А кого я люблю — так это Имамуру. И больше всего я люблю «Легенду о Нараяме». Я «Легенду о Нараяме» когда-то посмотрел по телевизору в Японии, там была у меня короткая поездка студенческая. Ну, может быть, как-то наложилось эта ситуация. Я очень одиноко себя там чувствовал, совершенно чуждый мир. Ну, я так плакал, этот фильм смотря! И вся знаменитая грязь в этой картине, все эти натуралистические сцены меня не трогали абсолютно, а смотрел я только эту историю сыновней любви ужасной, историю с матерью. «Легенда о Нараяме» — это один из моих самых любимых фильмов. Потом я «Угря» посмотрел, тоже неплохая картина. Но Имамуру я люблю главным образом за эту мучительную легенду, отличную совершенно.

Ну и конечно, я люблю Нагису Осиму. Понимаете, там все-таки… «Коррида любви» (она же «Империя чувств») — это, действительно прав Разлогов, один из этапнейших фильмов в мировой истории. Он правильно как-то сказал: «Когда этот фильм называют классикой, этапным, очень многие не верят, не понимают. А надо понимать, потому что это действительно один из величайших фильмов мирового кино».

«Как вы относитесь к анонсированному фильму о Цое?»
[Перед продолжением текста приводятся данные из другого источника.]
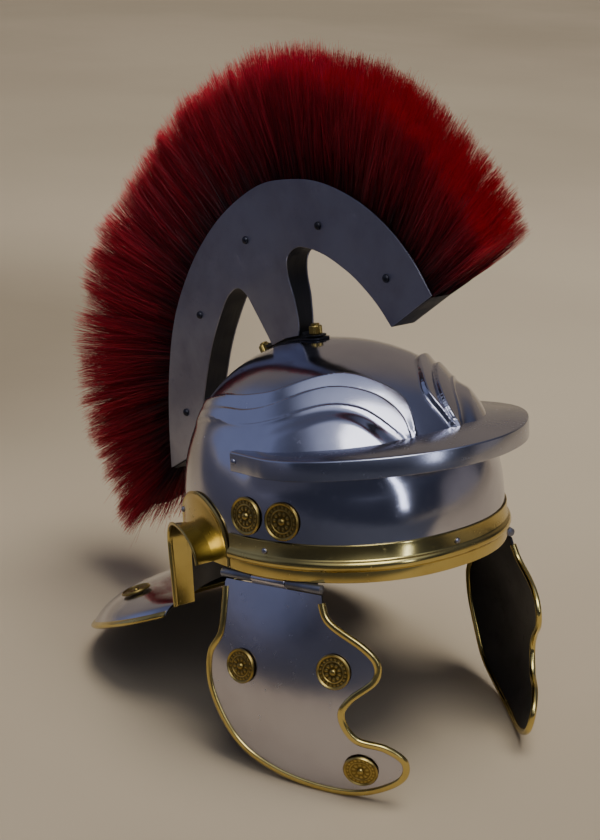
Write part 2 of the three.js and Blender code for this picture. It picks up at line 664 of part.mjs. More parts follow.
/** A dished rosette with a raised rim and a centre boss. */
function makeRosette(radius) {
  const h = ROSETTE.thick;
  return turned([[0, 0], [radius, 0], [radius * 0.9, h], [radius * 0.72, h * 0.55], [0, h * 1.5]], 12);
}

const domedHead = (radius) => turned([[0, 0], [radius, 0], [radius * 0.8, radius * 0.45], [0, radius * 0.7]], 8);

/** Adds a turned piece on the skin at an angle and row, and its mirror image. */
function addPairOnSkin(name, geometry, material, theta, v, out) {
  const piece = standOn(geometry, offSkin(theta, v, out), skinNormal(theta, v));
  addPart(`${name}_left`, piece, material);
  addPart(`${name}_right`, mirrored(piece), material);
}

/** Adds a piece made for the right side, and its mirror image. */
function addPair(name, geometry, material) {
  addPart(`${name}_right`, geometry, material);
  addPart(`${name}_left`, mirrored(geometry), material);
}

/** The row of the skin at a height above the rim. */
function rowAtHeight(z) {
  if (z <= BOWL.wallTop) return 2 - z / BOWL.wallTop;
  const rise = ((z - BOWL.wallTop) / (BOWL.height - BOWL.wallTop)) ** (BOWL.domePower / 2);
  return 1 - Math.asin(rise) / (Math.PI / 2);
}

// ---------------------------------------------------------------- assembly

addPart('bowl', makeBowl(), polishedSteel);
addPart('rim_band', makeRimBand(), brass);
addPart('brow_guard', makeBrowGuard(), polishedSteel);
addPart('neck_edging', makeNeckEdging(), brass);
const earGuard = makeEarGuard();
addPart('ear_guard_left', earGuard, brass);
addPart('ear_guard_right', mirrored(earGuard), brass);
addPair('cheek_guard', makeCheekPlate(), polishedSteel);
addPair('cheek_edging', makeCheekEdging(), brass);
addPair('hinge_leaf', makeHingeLeaf(), darkSteel);
addPair('hinge_pin', makeHingePin(), darkSteel);

const crestPlate = makeCrestPlate();
addPart('crest_plate_left', crestPlate, satinSteel);
addPart('crest_plate_right', mirrored(crestPlate), satinSteel);
addPart('crest_core', makeCrestCore(), blackCore);
addPart('crest_holder', makeCrestHolder(), blackCore);
addPart('plume', makePlume(), redHair);
RIVETS_ON_CREST.forEach((place, i) => addPart(`crest_rivet_${i + 1}`, makeCrestRivet(place), satinSteel));
[['front', 11], ['rear', 74]].forEach(([end, y]) => {
  const { point, way } = strapSeat(y);
  const washer = turned([[0, 0], [6, 0], [6, 1], [0, 1]], 12);
  const nut = turned([[0, 0], [4, 0], [4, 5], [3, 6], [0, 6.5]], 12);
  addPart(`crest_washer_${end}`, standOn(washer, point, way), darkSteel);
  addPart(`crest_nut_${end}`, standOn(nut, point.clone().addScaledVector(way, 1 + GAP), way), brass);
});

const bandFace = GAP * 2 + BAND.thick;
addPairOnSkin('bowl_rosette_rear', makeRosette(ROSETTE.bowl), brass, rimAngle(-31), rowAtHeight(37), GAP);
addPairOnSkin('bowl_rosette_front', makeRosette(ROSETTE.bowl), brass, rimAngle(-58.5), rowAtHeight(37), GAP);
addPairOnSkin('neck_rosette', makeRosette(ROSETTE.neck), brass, 1.017, 3.44, GAP * 3);
addPairOnSkin('rim_rivet_side', domedHead(1.9), satinSteel, rimAngle(-46), rowAtHeight(16.5), bandFace);
addPairOnSkin('ear_rivet', domedHead(1.9), satinSteel, rimAngle(56), rowAtHeight(22), GAP * 2 + 1);
addPart('rim_rivet_front', standOn(domedHead(1.9), offSkin(-Math.PI / 2, rowAtHeight(16.5), bandFace),
  skinNormal(-Math.PI / 2, 1.4)), satinSteel);
[['rear', -17, 56], ['front', 51, 50], ['chin', 62, 118]].forEach(([place, s, d]) => {
  const piece = standOn(makeRosette(ROSETTE.cheek), cheekPoint(s, d, 0.75), cheekNormal(s, d));
  addPair(`cheek_rosette_${place}`, piece, brass);
});
const browRivet = standOn(domedHead(2), new THREE.Vector3(-98.3 - GAP, -19.5, 70.5), new THREE.Vector3(-1, 0, 0));
addPair('brow_rivet', browRivet, satinSteel);

// The whole helmet stands on z = 0 with the middle of its box over the origin.
const part = new THREE.Group();
part.add(helmet);
part.updateMatrixWorld(true);
const box = new THREE.Box3().setFromObject(part, true);
helmet.position.set(-(box.min.x + box.max.x) / 2, -(box.min.y + box.max.y) / 2, -box.min.z);

export default part;
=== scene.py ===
"""Roman legionary helmet with a horsehair crest: its visual model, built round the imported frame.

Shapes are worked out in the helmet's own frame, in millimetres: -Y is the front, +X the wearer's left,
and z = 0 is the plane of the rim. Bench.finish moves each piece into the row frame, in metres.
"""

import json
import logging
import math
from dataclasses import dataclass
from enum import Enum
from typing import Any, Callable, Optional, Sequence, Union

import bmesh
import bpy
import numpy as np
from mathutils import Matrix, Vector

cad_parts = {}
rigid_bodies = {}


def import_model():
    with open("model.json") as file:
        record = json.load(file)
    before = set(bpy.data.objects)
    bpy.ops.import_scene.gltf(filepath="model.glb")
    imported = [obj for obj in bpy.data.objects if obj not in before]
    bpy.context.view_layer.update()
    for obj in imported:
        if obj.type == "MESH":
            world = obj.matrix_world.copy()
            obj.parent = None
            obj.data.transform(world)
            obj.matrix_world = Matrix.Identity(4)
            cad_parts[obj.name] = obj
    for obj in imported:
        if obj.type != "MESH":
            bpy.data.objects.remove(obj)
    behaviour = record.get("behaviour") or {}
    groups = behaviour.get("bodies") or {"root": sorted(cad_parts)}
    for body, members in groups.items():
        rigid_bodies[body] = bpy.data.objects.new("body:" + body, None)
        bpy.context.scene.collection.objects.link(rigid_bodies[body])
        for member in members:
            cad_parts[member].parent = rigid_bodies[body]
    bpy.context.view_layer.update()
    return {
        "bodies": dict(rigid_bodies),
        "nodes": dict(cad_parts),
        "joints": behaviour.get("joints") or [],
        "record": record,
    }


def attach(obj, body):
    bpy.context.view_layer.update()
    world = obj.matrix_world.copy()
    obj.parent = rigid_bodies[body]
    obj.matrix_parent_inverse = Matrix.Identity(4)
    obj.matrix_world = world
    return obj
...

Не знаю. Я желаю Кириллу Серебренникову всяческого здоровья, счастья и удачи. Я надеюсь, что в этой истории рано или поздно все акценты будут правильно расставлены и обвинения с него сняты, а этот кафкианский абсурд с неснятыми фильмами и непоставленными спектаклями, который на самом деле существует реально, все это на самом деле закончится благополучно; и мы будем ужасаться, среди какого абсурда мы живем. Я очень надеюсь, что все это закончится.